Kwame Kwei-Armah's new play resembles his earlier Elmina's Kitchen in milieu and tone, though it represents a strong step forward in depth and psychological complexity for this important new writer.

In a predominantly Afro-Carribean neighbourhood in north London, the dreadlocked Kiyi runs a Black history bookshop.

Frequenting the store are a diverse collection of figures - old friend Norma, making a belated entry into local politics; young activist Kwesi, planning the revolution in a borrowed room upstairs; and Carl, the barely literate ex-junkie Kiyi has taken in.

Kiyi actually lends out more books than he sells, and reads more than he lends out, in his unending search to understand, and help others to understand the black experience.

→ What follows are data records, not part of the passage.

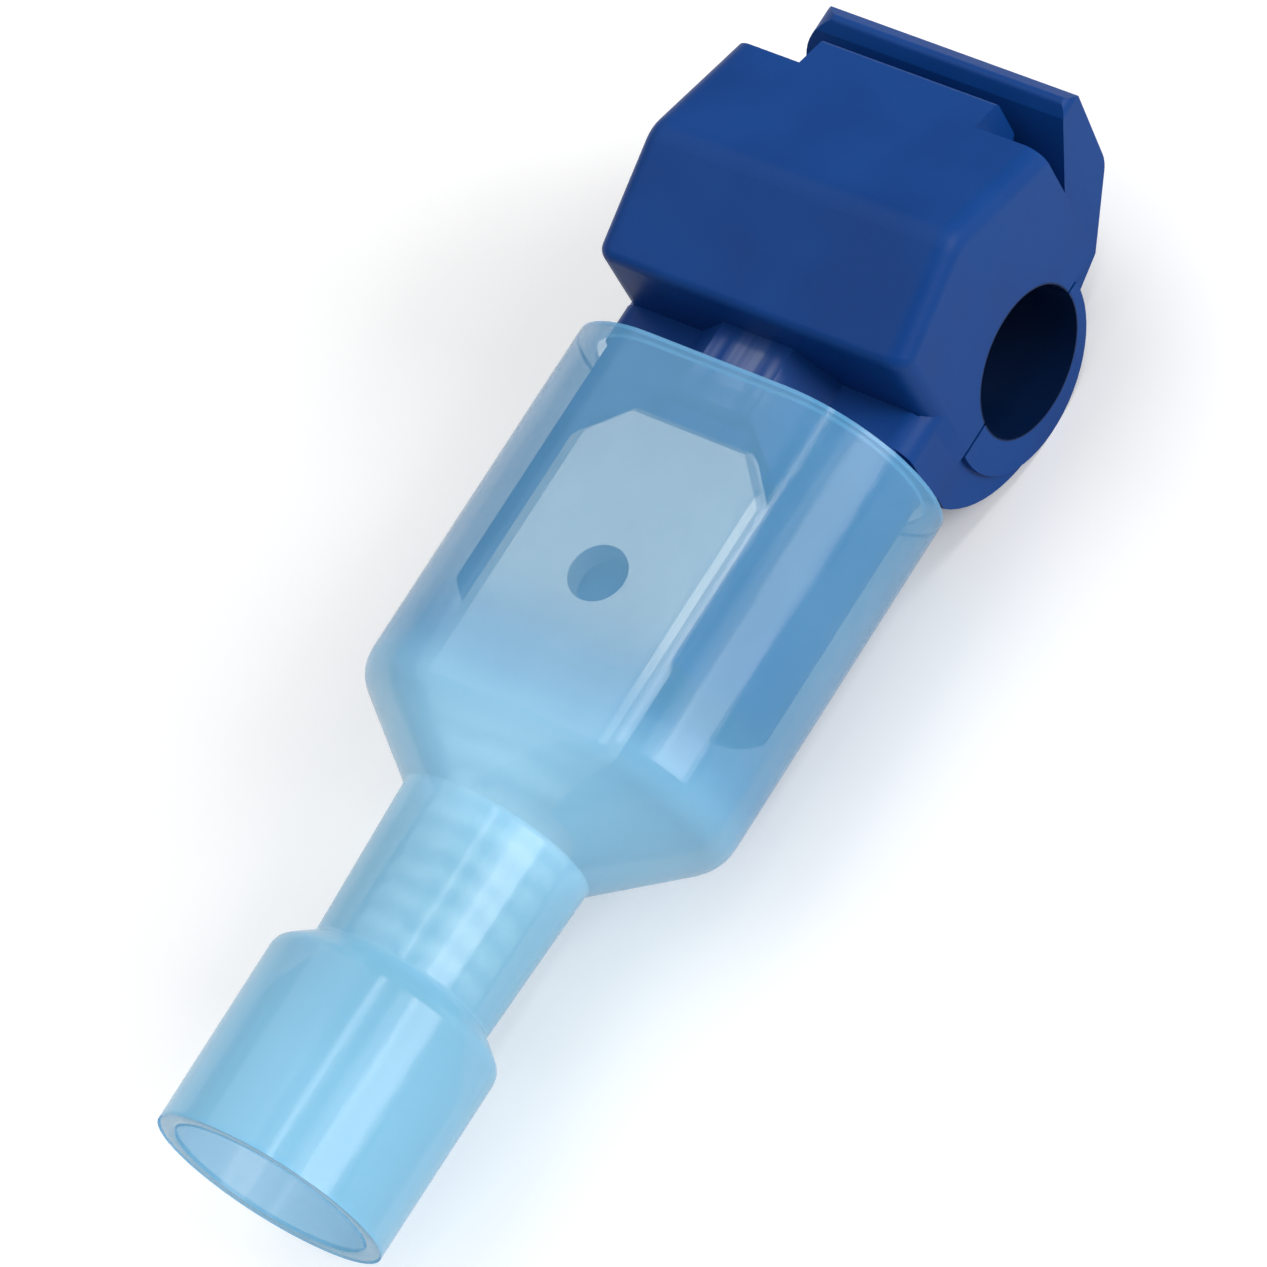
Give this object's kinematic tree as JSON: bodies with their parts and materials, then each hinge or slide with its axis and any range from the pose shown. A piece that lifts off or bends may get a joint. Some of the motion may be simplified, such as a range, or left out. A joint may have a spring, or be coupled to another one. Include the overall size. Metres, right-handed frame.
{
  "type": "t-tap connector",
  "caption": "Hinged wire-tap connector with a through wire hole and slotted contact, and a translucent insulated male tab terminal plugged on its neck.",
  "frame": {"origin": "under the middle of the part, on the surface it lies on", "axes": "+X along the plug's axis towards the T-tap head, +Z out of the head's front face, run wire along Y"},
  "size_m": [0.037, 0.012, 0.0095],
  "materials": {
    "blue_polypropylene": "satin moulded",
    "clear_blue_nylon": "translucent, satin",
    "tinned_brass": "tin plated"
  },
  "bodies": {
    "tap_body": {"socket_half": "blue_polypropylene", "tap_contact": "tinned_brass", "living_hinge": "blue_polypropylene"},
    "cap": {"hinged_cap": "blue_polypropylene"},
    "plug": {"insulating_sleeve": "clear_blue_nylon", "male_tab_terminal": "tinned_brass"}
  },
  "joints": [
    {"name": "cap_hinge", "type": "hinge", "parent": "tap_body", "child": "cap", "pos_m": [0.00822, 0, 0.00155], "axis": [0, 1, 0], "range_deg": [0, 95], "deforming": ["living_hinge"]},
    {"name": "plug_slide", "type": "slide", "parent": "tap_body", "child": "plug", "axis": [-1, 0, 0], "range_m": [0, 0.012]}
  ]
}
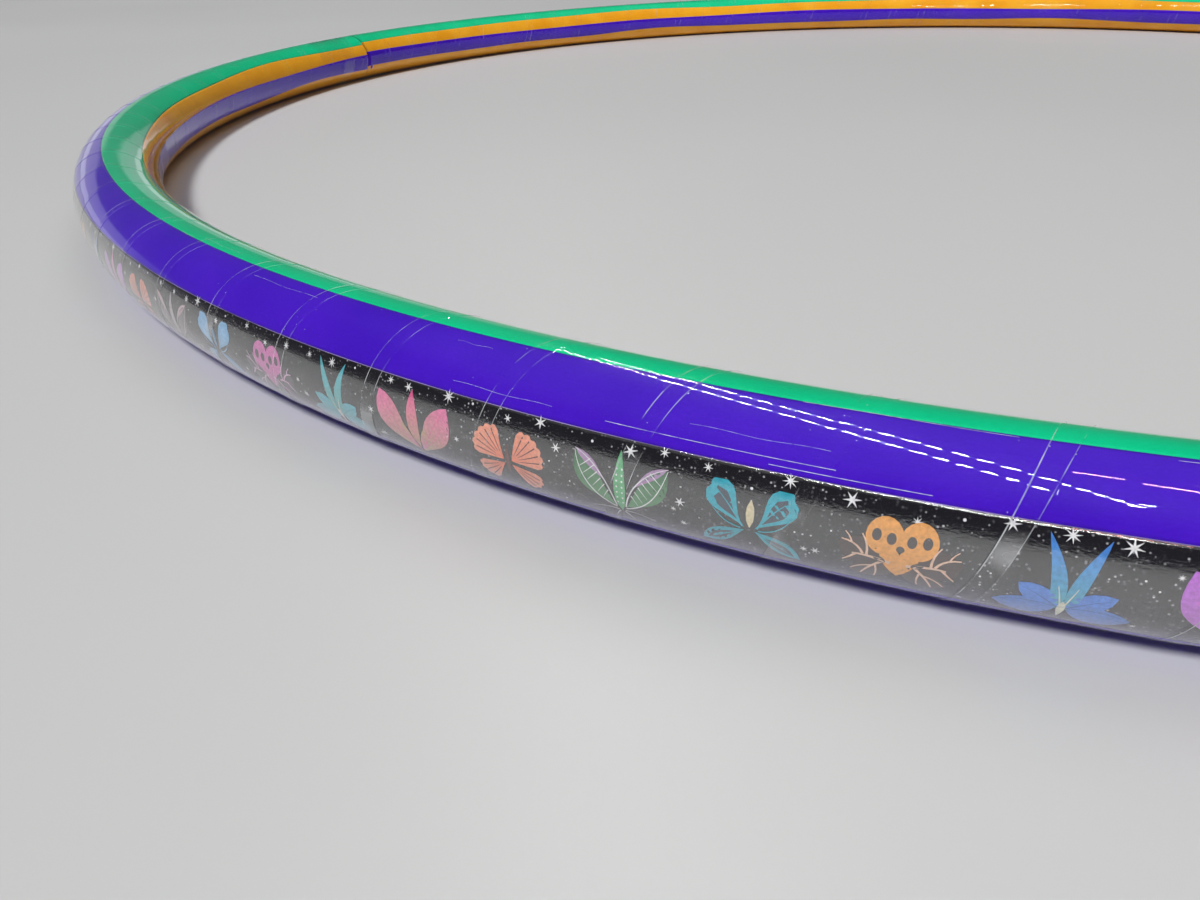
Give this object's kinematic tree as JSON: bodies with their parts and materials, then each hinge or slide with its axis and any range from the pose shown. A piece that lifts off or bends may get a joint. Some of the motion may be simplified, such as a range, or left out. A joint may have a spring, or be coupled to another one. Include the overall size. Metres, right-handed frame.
{
  "type": "rhythmic hoop",
  "caption": "Round gymnastics hoop of plastic tube, covered lengthwise in coloured and printed tapes under a clear spiral wrap.",
  "frame": {"origin": "the ring's centre, on the plane it lies on", "axes": "+Z is the ring's own axis, pointing up from the plane it lies on; the tube's butt joint is at -X"},
  "size_m": [0.5997, 0.5998, 0.0198],
  "materials": {
    "tube_plastic": "extruded, semi-matt",
    "plug_plastic": "moulded, matt",
    "rivet_metal": "bright",
    "printed_tape": "printed, glossy, with a fine sparkle",
    "purple_tape": "metallic, glossy",
    "green_tape": "metallic, glossy",
    "orange_tape": "metallic, glossy",
    "clear_film": "clear, glossy, with fine scratches"
  },
  "bodies": {
    "root": {"hoop_tube": "tube_plastic", "joint_plug": "plug_plastic", "joint_rivets": "rivet_metal", "printed_tape": "printed_tape", "purple_outer_tape": "purple_tape", "green_tape": "green_tape", "orange_inner_tape": "orange_tape", "purple_lower_tape": "purple_tape", "purple_inner_stripe": "purple_tape", "clear_wrap": "clear_film"}
  },
  "joints": []
}
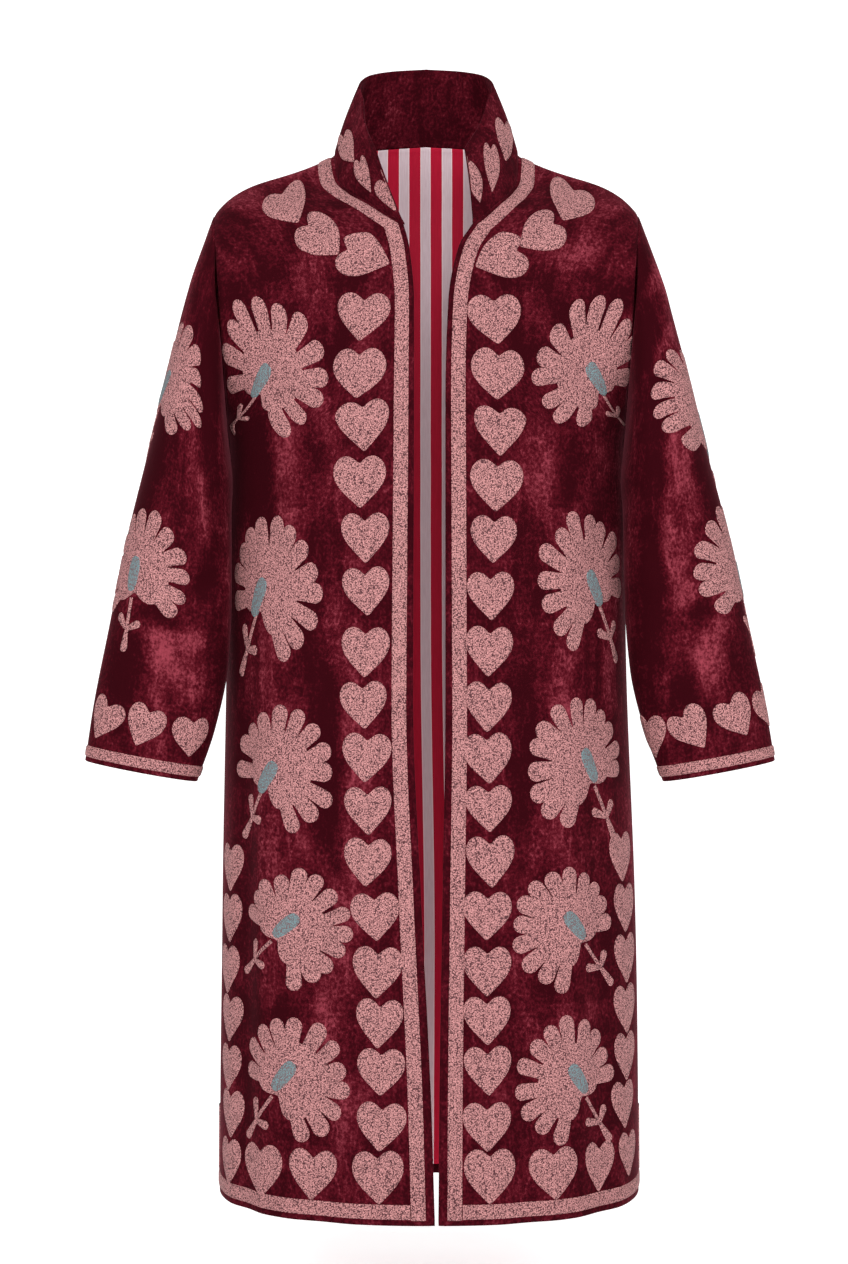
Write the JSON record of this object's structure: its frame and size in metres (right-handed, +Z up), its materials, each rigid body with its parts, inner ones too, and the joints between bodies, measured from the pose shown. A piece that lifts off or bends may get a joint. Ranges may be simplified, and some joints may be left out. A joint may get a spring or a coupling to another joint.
{
  "type": "duster coat",
  "caption": "Long open-front velvet duster coat with stand collar, long sleeves, side vents, striped lining and embroidered borders, filled out as when worn",
  "frame": {"origin": "middle of the neck base, level with the shoulder line, in the hollow where the wearer's or form's neck stands; the coat is held from here", "axes": "+Z up, -Y out of the open front, +X to the wearer's left"},
  "size_m": [0.7331, 0.2682, 1.2291],
  "materials": {
    "velvet": "burgundy cotton velvet with a short, slightly crushed pile",
    "lining": "smooth plain-woven lining, striped red and pale grey",
    "embroidery": "matte dusty-pink thread in close rows of chain stitch"
  },
  "bodies": {
    "root": {"back": "velvet", "border_back_hem": "embroidery", "border_back_neck": "embroidery", "border_cuff_left": "embroidery", "border_cuff_right": "embroidery", "border_front_left": "embroidery", "border_front_right": "embroidery", "collar": "velvet", "front_left": "velvet", "front_right": "velvet", "lining_back": "lining", "lining_front_left": "lining", "lining_front_right": "lining", "sleeve_left": "velvet", "sleeve_right": "velvet"}
  },
  "joints": []
}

But one day a new customer actually wanders in, the schoolteacher Alice who is, as she puts it in her politically correct terms, 'of divided cultural heritage' and looking to learn more about the black half of her identity.

Inevitably, sexual tensions are generated but, much more interestingly the fresh and fast-thinking new mind - Alice can debate from fervent black power, feminist or sceptical positions, often in a single sentence - invigorates everyone and brings the sleepy place alive.

There are a couple of plot lines, one built on the fact that the bookshop is going to be evicted to make room, ironically, for a store selling hair-straightening products, and the other on some personal revelations.

Eventually some betrayals, past and present, are exposed, and - in the weakest moments of the play - things briefly get a bit soap opera-ish.

But the power of the play lies in areas other than the plot, in the natural opportunity it gives for different facets of what it means to be black to be both discussed and paraded before us, and both the immense value and the dangers of looking to the past for self-definition are dramatised.

Even more important, though, is the love the author has for his characters and their sometimes quixotic attempts at self-definition.

The play is infused with warmth, and unable to bring itself to reject even the betrayers it discovers. And in making us see and share this embrace, the play teaches us more about the black experience than all the books in Kiyi's shop ever could.

Director Angus Jackson understands that the play is about character and mood more than story, and creates a sense of warm reality.

Jeffery Kissoon invests Kiyi with a dignity and an air of carrying some unspoken burden that will be explained only at play's end, while Nina Sosanya makes Alice real and sympathetic when she could easily have been just a plot device.

Bunny Christie's bookstore set is enough to make any bibliophile tremble with the desire to get up there and browse.